Set exercise — The data below holds a line containing "The Blender code" and a line containing "the imported model."; please quote exactly those two lines and every line between them, and nothing else.

Data —

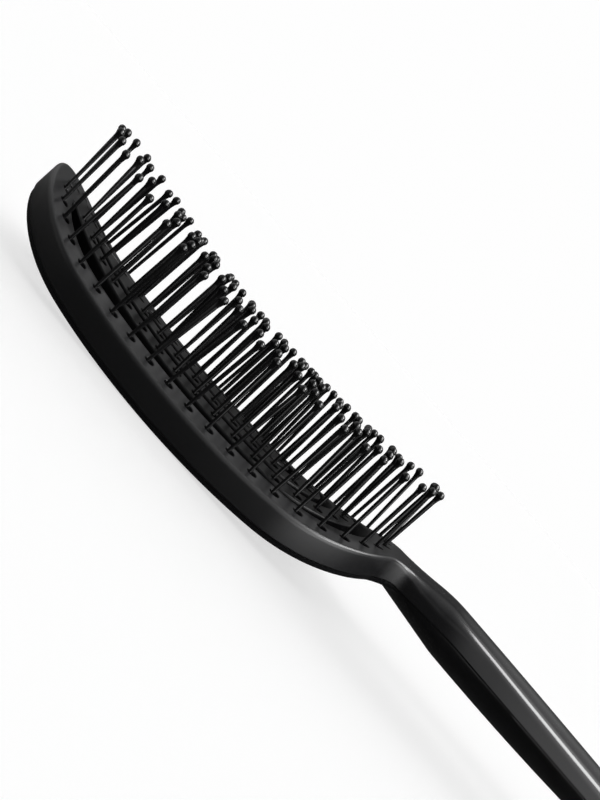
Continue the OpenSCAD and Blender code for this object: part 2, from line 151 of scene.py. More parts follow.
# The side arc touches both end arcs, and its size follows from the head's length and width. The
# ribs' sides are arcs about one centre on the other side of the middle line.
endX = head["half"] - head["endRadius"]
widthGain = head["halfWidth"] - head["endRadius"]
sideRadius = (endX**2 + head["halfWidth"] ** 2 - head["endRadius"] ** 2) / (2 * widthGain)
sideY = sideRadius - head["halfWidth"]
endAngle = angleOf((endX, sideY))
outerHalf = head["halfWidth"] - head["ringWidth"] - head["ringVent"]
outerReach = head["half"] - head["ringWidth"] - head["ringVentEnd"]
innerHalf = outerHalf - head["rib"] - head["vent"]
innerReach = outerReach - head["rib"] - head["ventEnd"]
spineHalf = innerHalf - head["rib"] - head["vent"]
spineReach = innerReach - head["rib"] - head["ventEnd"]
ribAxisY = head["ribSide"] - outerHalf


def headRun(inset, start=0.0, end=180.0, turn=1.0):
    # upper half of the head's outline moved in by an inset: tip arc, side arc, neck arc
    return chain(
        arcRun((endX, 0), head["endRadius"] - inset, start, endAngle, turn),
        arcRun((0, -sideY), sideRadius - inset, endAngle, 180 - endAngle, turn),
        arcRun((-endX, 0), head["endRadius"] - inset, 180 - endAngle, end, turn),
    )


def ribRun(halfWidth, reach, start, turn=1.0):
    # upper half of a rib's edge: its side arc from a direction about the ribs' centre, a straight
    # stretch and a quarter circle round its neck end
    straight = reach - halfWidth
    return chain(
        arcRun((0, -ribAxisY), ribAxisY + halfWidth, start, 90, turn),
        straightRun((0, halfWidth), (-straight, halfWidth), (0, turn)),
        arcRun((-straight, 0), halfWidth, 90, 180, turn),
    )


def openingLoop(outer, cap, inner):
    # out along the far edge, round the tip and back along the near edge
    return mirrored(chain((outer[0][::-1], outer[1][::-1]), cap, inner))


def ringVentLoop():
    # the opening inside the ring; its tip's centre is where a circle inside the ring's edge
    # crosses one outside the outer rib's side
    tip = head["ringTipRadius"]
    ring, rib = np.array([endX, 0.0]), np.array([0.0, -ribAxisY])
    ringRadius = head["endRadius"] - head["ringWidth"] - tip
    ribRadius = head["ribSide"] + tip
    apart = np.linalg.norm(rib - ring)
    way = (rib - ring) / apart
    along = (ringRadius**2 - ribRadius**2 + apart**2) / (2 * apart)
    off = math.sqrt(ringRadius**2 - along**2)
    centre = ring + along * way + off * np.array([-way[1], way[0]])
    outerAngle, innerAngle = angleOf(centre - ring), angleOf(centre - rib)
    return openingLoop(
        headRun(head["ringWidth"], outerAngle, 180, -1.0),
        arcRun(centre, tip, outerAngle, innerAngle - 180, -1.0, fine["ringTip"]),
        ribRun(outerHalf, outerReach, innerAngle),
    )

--

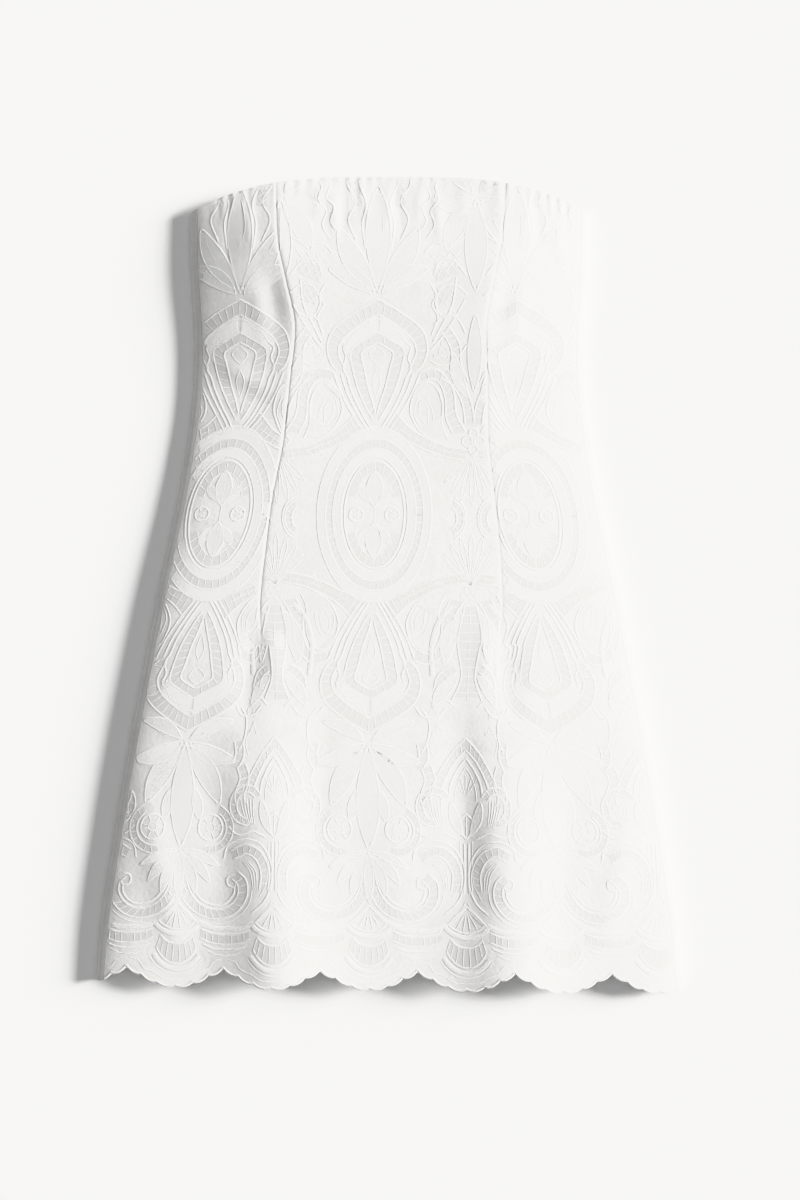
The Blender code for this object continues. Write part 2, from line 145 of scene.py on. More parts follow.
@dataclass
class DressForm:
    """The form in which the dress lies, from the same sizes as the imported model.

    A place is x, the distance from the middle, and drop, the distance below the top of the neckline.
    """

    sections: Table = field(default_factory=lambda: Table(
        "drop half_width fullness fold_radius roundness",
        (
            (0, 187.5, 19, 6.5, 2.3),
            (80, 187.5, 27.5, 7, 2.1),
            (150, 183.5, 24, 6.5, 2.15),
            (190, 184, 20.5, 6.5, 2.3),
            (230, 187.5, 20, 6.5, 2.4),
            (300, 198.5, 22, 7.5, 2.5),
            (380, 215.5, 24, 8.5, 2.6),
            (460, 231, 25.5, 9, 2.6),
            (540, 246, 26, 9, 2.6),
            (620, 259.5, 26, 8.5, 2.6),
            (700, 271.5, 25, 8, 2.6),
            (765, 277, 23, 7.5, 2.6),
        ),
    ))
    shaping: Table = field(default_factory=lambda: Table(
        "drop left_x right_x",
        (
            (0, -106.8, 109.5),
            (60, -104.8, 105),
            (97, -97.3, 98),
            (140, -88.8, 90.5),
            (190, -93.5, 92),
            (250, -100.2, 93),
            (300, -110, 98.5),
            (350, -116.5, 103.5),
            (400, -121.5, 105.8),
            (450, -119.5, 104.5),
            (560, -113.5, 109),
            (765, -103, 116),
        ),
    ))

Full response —
The Blender code for this object continues. Write part 2, from line 145 of scene.py on. More parts follow.
@dataclass
class DressForm:
    """The form in which the dress lies, from the same sizes as the imported model.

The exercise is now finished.